8. Create a checklist

Now that you have completed all the previous steps, it’s time to create your camping checklist. In reality, most of the hard work was already done in the previous steps. All you need to do is review the steps you’ve already gone through and start putting it into a list.

You can create this in any way you’d like; in Word, Excel, by hand, or any other way that works for you. The important part is that you take time to create this checklist before it’s time to pack. If you give yourself adequate time to prepare the checklist, you will be less likely to forget anything.

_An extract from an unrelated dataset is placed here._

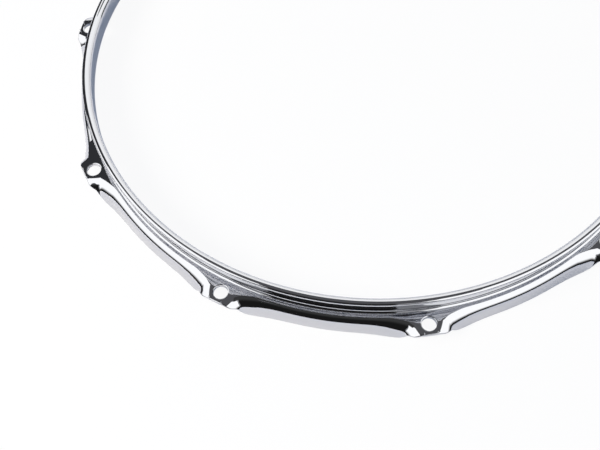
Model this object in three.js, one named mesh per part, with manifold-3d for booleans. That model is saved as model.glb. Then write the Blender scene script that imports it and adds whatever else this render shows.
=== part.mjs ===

We recommend that while you are planning a camping trip, you create your checklist in a way that you can reuse it for your next camping trip. We’ve found it very useful to be able to each checklist with our previous checklist. This makes the process a whole lot quicker as well makes it easy to add new items to your list.

If you would like some help getting a jump start on your checklist there are a handful of checklists you can find online. REI has a good checklist that will give you a really good start and cover most of the basics that you will need. I would recommend customizing it to your needs but it is a good place to start.

Additionally, there are even a few camping prep lists you can buy on Amazon. These lists will go into more depth and offer you more lists that are tailored to the type of camping you will be doing.

9. Pack, communicate, and have fun

Alright, it is now to pack, communicate, and have fun.

We like to begin our packing at least a day in advance to make sure we aren’t missing anything we need. Another important aspect of planning a family camping trip is communicating with friends and family. We always recommending telling others where and when you will be going on your camping trip.

This ensures that if anything was to happen to you while camping, there are others who know where you were headed and the time frame you planned on being gone.

Now that you’ve done all the preparation, it’s time to get out, go camping, and have fun!